Note: Tom Goldtooth is the Executive Director of Indigenous Environmental Network. Global Justice Ecology Project works closely with IEN, and stands in solidarity with the below statement.
-The GJEP Team
By Tom B.K. Goldtooth, March 6, 2013. Source: Indigenous Environmental Network
Last Friday, March 1st, in an unexpected move, President Obama’s U.S. Department of State released its draft Supplemental Environmental Impact Statement (SEIS) for the proposed Keystone XL pipeline (this is the proposed pipeline section from the Montana/Canada border to southern Nebraska, Steele City). The report defies common sense when the U.S. Department of State says “the proposed Project is unlikely to have a substantial impact on the rate of development in the oil sands.” The report understates many of the risks the tar sands pipeline poses not only to the ecosystem, but to the human health of communities living at the source of the tar sands crude oil that will flow through the proposed TransCanada Keystone XL pipeline.
The Department of State is saying it is only a draft technical report and that they’re “not going to come out and make conclusions at this point until we engage with public and get some feedback.” Federal notification of the draft SEIS will be posted this week establishing only a 45-day public comment period.
The Indigenous Environmental Network (IEN) stands in support of the statement released last Friday by Chief Allan Adams, of the Athabasca Chipewyan First Nation (ACFN), Fort Chipewyan, Alberta, Canada, whose people live downstream from the source of the toxic crude oil that will flow through this Keystone XL pipeline. Chief Adams said of the draft SEIS:
I must stress my extreme disappointment with this report. The fact that the Keystone XL pipeline is deemed as non-consequential simply paves the way for its approval and is directly connected to the unabated expansion of Tar Sands in my peoples’ traditional lands….and the Keystone is a vital pipeline for expansion. Expansion of the tar sands means a death sentence for our way for life, destruction of eco-systems vital to the continuation of our inherent treaty rights and massive contributions to catastrophic global climate change, a fate we all share.”

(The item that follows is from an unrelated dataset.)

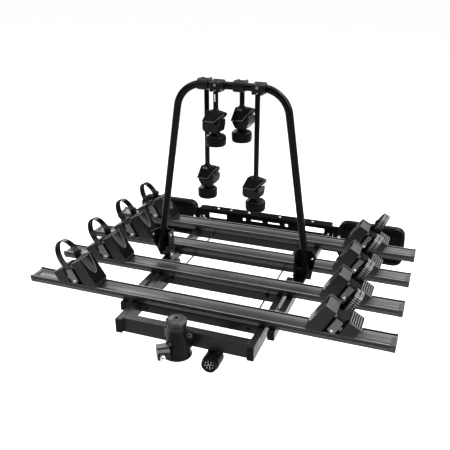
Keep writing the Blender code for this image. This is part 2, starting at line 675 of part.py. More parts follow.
# --- frame arms -------------------------------------------------------------
def build_arm(name, x, side, claw_top):
    """Collar on the hoop's top bar with its hanging rod."""
    rod_y = HOOP_Y + side * ROD_OFFSET
    pivot = (x, HOOP_Y, HOOP_TOP_Z)
    arm = add_part(
        name + "_rod", cylinder((x, rod_y, claw_top - 0.012), (x, rod_y, HOOP_TOP_Z + 0.014), ROD_RADIUS, 16),
        "powder_coat", pivot=pivot)
    y0, y1 = sorted((HOOP_Y, HOOP_Y + side * 0.039))
    join(arm, box((x - 0.0165, y0, HOOP_TOP_Z - 0.017), (x + 0.0165, y1, HOOP_TOP_Z + 0.0165)))
    join(arm, cylinder((x - 0.018, HOOP_Y, HOOP_TOP_Z), (x + 0.018, HOOP_Y, HOOP_TOP_Z), 0.0175, 24))
    bore = HOOP_RADIUS + GAP
    near_bend = abs(x) > 0.08
    flare = 0.0028 if near_bend else 0.0
    flare_start = 0.098 - abs(x) if near_bend else 0.0
    outward = axes(pivot, (0, 1, 0), (0, 0, 1)) if x > 0 else axes(pivot, (0, 0, 1), (0, 1, 0))
    profile = [(0, 0.021), (bore + flare, 0.021), (bore, flare_start), (bore, -0.021), (0, -0.021)]
    cut(arm, turned(profile, outward, 24))


def claw_place(x, side, height):
    """Placement on a rod's axis; the mouth faces +x, turned a little to the front."""
    rod_y = HOOP_Y + side * ROD_OFFSET
    return Matrix.Translation((x, rod_y, height)) @ Matrix.Rotation(CLAW_TURN, 4, "Z")


def build_claw(name, x, side, claw_top, height, wide_mouth):
    """Upper jaw on the rod, narrowing upwards, with the threaded stud below."""
    if wide_mouth:
        outline = [
            (-0.025, 0), (0.018, 0), (0.0275, -0.004), (0.0305, -0.011), (0.0275, -0.016),
            (0.007, -height), (-0.036, -height), (-0.039, -height + 0.005), (-0.0335, -0.014)]
    else:
        outline = [
            (-0.018, 0), (0.024, 0), (0.0345, -0.003), (0.0375, -0.009), (0.0355, -0.015),
            (0.014, -height), (-0.0255, -height), (-0.0285, -height + 0.005), (-0.0245, -0.016)]
    place = claw_place(x, side, claw_top)
    upright = axes((0, 0, 0), (1, 0, 0), (0, 0, 1))
    claw = add_part(name + "_claw", plate(outline, CLAW_DEPTH, place @ upright),
                    "black_plastic", pivot=place.translation)
    slope = math.atan2(0.011, height)
    for face in (-1, 1):
        lean = (Matrix.Translation((0, face * CLAW_DEPTH / 2, -height + 0.003))
                @ Matrix.Rotation(face * slope, 4, "X"))
        low, high = sorted((0.0, face * 0.03))
        wedge = box((-0.06, low, 0.0), (0.06, high, 0.08))
        wedge.transform(place @ lean)
        cut(claw, wedge)
    stud_bottom = -CLAW_BOTTOM - KNOB_HUB - 0.016
    stud = cylinder((0, 0, -height + 0.01), (0, 0, stud_bottom), STUD_RADIUS, 12)
    bore = cylinder((0, 0, -0.0125), (0, 0, 0.02), ROD_RADIUS + GAP, 20)
    for mesh, operation in ((stud, "UNION"), (bore, "DIFFERENCE")):
        mesh.transform(place)
        boolean(claw, mesh, operation)


def build_jaw(name, x, side, claw_top, height, wide_mouth):
    """Lower jaw that slides on the stud, its hooked end facing the upper jaw's slant."""
    drop = height - CLAW_BOTTOM
    if wide_mouth:
        outline = [
            (-0.036, -GAP), (0.0075, -GAP), (0.0095, -0.0065), (0.015, -0.007), (0.018, -0.0035),
            (0.0195, 0.0035), (0.020, 0.0095), (0.0232, 0.0092), (0.024, 0.0), (0.0228, -0.012),
            (0.018, drop + 0.004), (0.013, drop), (-0.030, drop), (-0.0385, drop + 0.007), (-0.0385, -0.004)]
    else:
        outline = [
            (-0.0245, -GAP), (0.015, -GAP), (0.025, 0.0095), (0.033, 0.0205), (0.0365, 0.0185),
            (0.0375, 0.008), (0.0345, -0.006), (0.020, drop), (-0.012, drop), (-0.0215, -0.009)]
    place = claw_place(x, side, claw_top - height)
    upright = axes((0, 0, 0), (1, 0, 0), (0, 0, 1))
    jaw = add_part(name + "_jaw", plate(outline, CLAW_DEPTH - 0.006, place @ upright),
                   "black_plastic", pivot=place.translation)
    bore = cylinder((0, 0, -0.05), (0, 0, 0.05), STUD_RADIUS + GAP, 16)
    bore.transform(place)
    cut(jaw, bore)


def build_knob(name, x, side, claw_top):
    """Fluted hand knob with a short hub under the jaw."""
    flutes = 10
    outline = []
    for i in range(flutes * 4):
        angle = math.tau * i / (flutes * 4)
        radius = KNOB_RADIUS - 0.0012 + 0.0012 * math.cos(flutes * angle)
        outline.append((radius * math.cos(angle), radius * math.sin(angle)))
    top = claw_top - CLAW_BOTTOM - GAP
    place = claw_place(x, side, top)
    middle = -KNOB_HUB - KNOB_GRIP / 2
    body = plate(outline, KNOB_GRIP, place @ Matrix.Translation((0, 0, middle)))
    knob = add_part(name + "_knob", body, "black_plastic", pivot=place.translation)
    low = -KNOB_HUB - KNOB_GRIP
    pieces = (
        (cone((0, 0, low - 0.005), (0, 0, low + 0.001), 0.025, 0.0315, 20), "UNION"),
        (cone((0, 0, -KNOB_HUB - 0.001), (0, 0, 0), 0.024, 0.013, 16), "UNION"),
        (cylinder((0, 0, low + 0.003), (0, 0, 0.02), STUD_RADIUS + GAP, 16), "DIFFERENCE"))
    for mesh, operation in pieces:
        mesh.transform(place)
        boolean(knob, mesh, operation)


def build_arms():
    for name, x, side, claw_top, height, wide_mouth in ARMS:
        build_arm(name, x, side, claw_top)
        build_claw(name, x, side, claw_top, height, wide_mouth)
        build_jaw(name, x, side, claw_top, height, wide_mouth)
        build_knob(name, x, side, claw_top)


# --- light board ------------------------------------------------------------
def build_panel():
    """Folded sheet panel for the number plate, with slots, holes and a top flange."""
    right = [
        (PANEL_HALF_WIDE, PANEL_BOTTOM_Z), (PANEL_HALF_WIDE, PANEL_STEP_Z),
        (PANEL_HALF_TOP, PANEL_STEP_Z), (PANEL_HALF_TOP, PANEL_TOP_Z)]
    outline = right + [(-x, z) for x, z in reversed(right)]
    middle = PANEL_Y + PANEL_THICKNESS / 2
    upright = axes((0, middle, 0), (1, 0, 0), (0, 0, 1))
    panel = add_part("number_plate_panel", plate(outline, PANEL_THICKNESS, upright), "powder_coat")
    flange_half = PANEL_HALF_TOP - 0.0005
    join(panel, box((-flange_half, FLANGE_FRONT_Y, PANEL_TOP_Z - 0.0035),
                    (flange_half, PANEL_Y + 0.001, PANEL_TOP_Z - 0.0005)))
    for side in (-1, 1):
        for near, far, low, high in ((0.170, 0.247, 0.044, 0.064), (0.012, 0.062, 0.052, 0.058)):
            x0, x1 = sorted((side * near, side * far))
            slot = rounded_rectangle((x0, low), (x1, high), 0.0028, 3)
            cut(panel, plate(slot, 0.05, upright))
        cut(panel, cylinder((side * 0.091, PANEL_Y - 0.02, 0.055), (side * 0.091, PANEL_Y + 0.02, 0.055),
                            0.0065, 16))


def build_lamp(label, side):
    """Tail lamp housing, recessed on its front, with a separate lens behind it."""
    x0, x1 = sorted((side * LAMP_INNER_X, side * LAMP_OUTER_X))
    front = LAMP_FRONT_Y
    middle = front + LAMP_DEPTH / 2
    shape = rounded_rectangle((x0, LAMP_BOTTOM_Z), (x1, LAMP_TOP_Z), LAMP_CORNER)
    housing = add_part(
        f"tail_lamp_{label}",
        plate(shape, LAMP_DEPTH, axes((0, middle, 0), (1, 0, 0), (0, 0, 1))),
        "black_plastic")
    rim = 0.011
    recess = rounded_rectangle((x0 + rim, LAMP_BOTTOM_Z + rim), (x1 - rim, LAMP_TOP_Z - rim),
                               LAMP_CORNER - rim)
    cut(housing, plate(recess, 0.024, axes((0, front, 0), (1, 0, 0), (0, 0, 1))))
    pocket_edge = 0.0095
    pocket = rounded_rectangle((x0 + pocket_edge, LAMP_BOTTOM_Z + pocket_edge),
                               (x1 - pocket_edge, LAMP_TOP_Z - pocket_edge), LAMP_CORNER - pocket_edge)
    rear = front + LAMP_DEPTH
    cut(housing, plate(pocket, 0.036, axes((0, rear, 0), (1, 0, 0), (0, 0, 1))))
    ear_front = PANEL_Y + PANEL_THICKNESS + GAP
    e0, e1 = sorted((side * (LAMP_INNER_X - 0.044), side * (LAMP_INNER_X + 0.012)))
    join(housing, box((e0, ear_front, 0.020), (e1, ear_front + 0.005, 0.072)))
    edge = 0.004
    lens = rounded_rectangle((x0 + edge, LAMP_BOTTOM_Z + edge), (x1 - edge, LAMP_TOP_Z - edge),
                             LAMP_CORNER - edge)
    lens_y = front + LAMP_DEPTH + GAP + LENS_DEPTH / 2
    lamp_lens = add_part(f"lamp_lens_{label}",
                         plate(lens, LENS_DEPTH, axes((0, lens_y, 0), (1, 0, 0), (0, 0, 1))), "lamp_lens")
    thin = rounded_rectangle((x0 + edge + 0.004, LAMP_BOTTOM_Z + edge + 0.004),
                             (x1 - edge - 0.004, LAMP_TOP_Z - edge - 0.004), LAMP_CORNER - edge - 0.004)
    inside_y = front + LAMP_DEPTH
    cut(lamp_lens, plate(thin, 0.012, axes((0, inside_y, 0), (1, 0, 0), (0, 0, 1))))


def build_release_rods():
    """Thin pull rods from the light board through the cross tubes to the latches."""
    for label, side in (("left", -1), ("right", 1)):
        start = (side * RELEASE_X, RELEASE_FRONT_Y, RELEASE_Z)
        end = (side * RELEASE_X, PANEL_Y - GAP, RELEASE_Z)
        add_part(f"release_rod_{label}", cylinder(start, end, RELEASE_RADIUS, 12), "powder_coat")


def main():
    build_base_frame()
    build_tube_caps()
    build_tilt_shaft()
    build_coupling_body()
    build_coupling_knob()
    build_coupling_clamp()
    build_plug()
    build_platform_frame()
    build_rails()
    build_supports_and_straps()
    build_hoop()
    for label, side in (("left", -1), ("right", 1)):
        build_hoop_bracket(label, side)
        build_lamp(label, side)
    build_arms()
    build_panel()
    build_release_rods()


main()
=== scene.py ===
import bpy
import bmesh
import math
from mathutils import Matrix, Vector


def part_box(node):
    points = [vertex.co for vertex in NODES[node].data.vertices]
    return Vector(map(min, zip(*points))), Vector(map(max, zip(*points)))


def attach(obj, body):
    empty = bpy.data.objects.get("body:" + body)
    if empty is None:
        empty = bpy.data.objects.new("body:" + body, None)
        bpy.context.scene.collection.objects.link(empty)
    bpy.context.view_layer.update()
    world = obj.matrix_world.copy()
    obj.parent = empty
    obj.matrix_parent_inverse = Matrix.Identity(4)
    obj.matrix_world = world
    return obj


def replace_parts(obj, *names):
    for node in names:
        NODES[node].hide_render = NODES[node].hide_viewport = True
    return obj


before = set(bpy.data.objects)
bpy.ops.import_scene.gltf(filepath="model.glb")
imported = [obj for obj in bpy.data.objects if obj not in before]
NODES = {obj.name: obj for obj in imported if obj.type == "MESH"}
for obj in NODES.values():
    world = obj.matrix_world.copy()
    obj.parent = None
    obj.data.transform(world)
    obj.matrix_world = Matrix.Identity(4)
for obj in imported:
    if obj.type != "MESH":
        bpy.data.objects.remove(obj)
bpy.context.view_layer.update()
SCENE = bpy.context.scene
SIDES = (("left", -1), ("right", 1))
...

There is substantial documentation of the devastation of the environment, ecosystem, water, air, and more recently the health of the Native people living in the national sacrifice zone of the tar sands. Evidence of rare cancers linked to petroleum contamination is on the increase. The Alberta tar sands are far away, in another country, but the Obama administration could be making a decision that can directly affect the health and future of the Dene, Cree and Metis’ First Nations people. The U.S. Department of State addresses human rights issues worldwide, however, in this report; it completely ignores its responsibility to apply U.S. policy on environmental justice and its commitment to address human rights.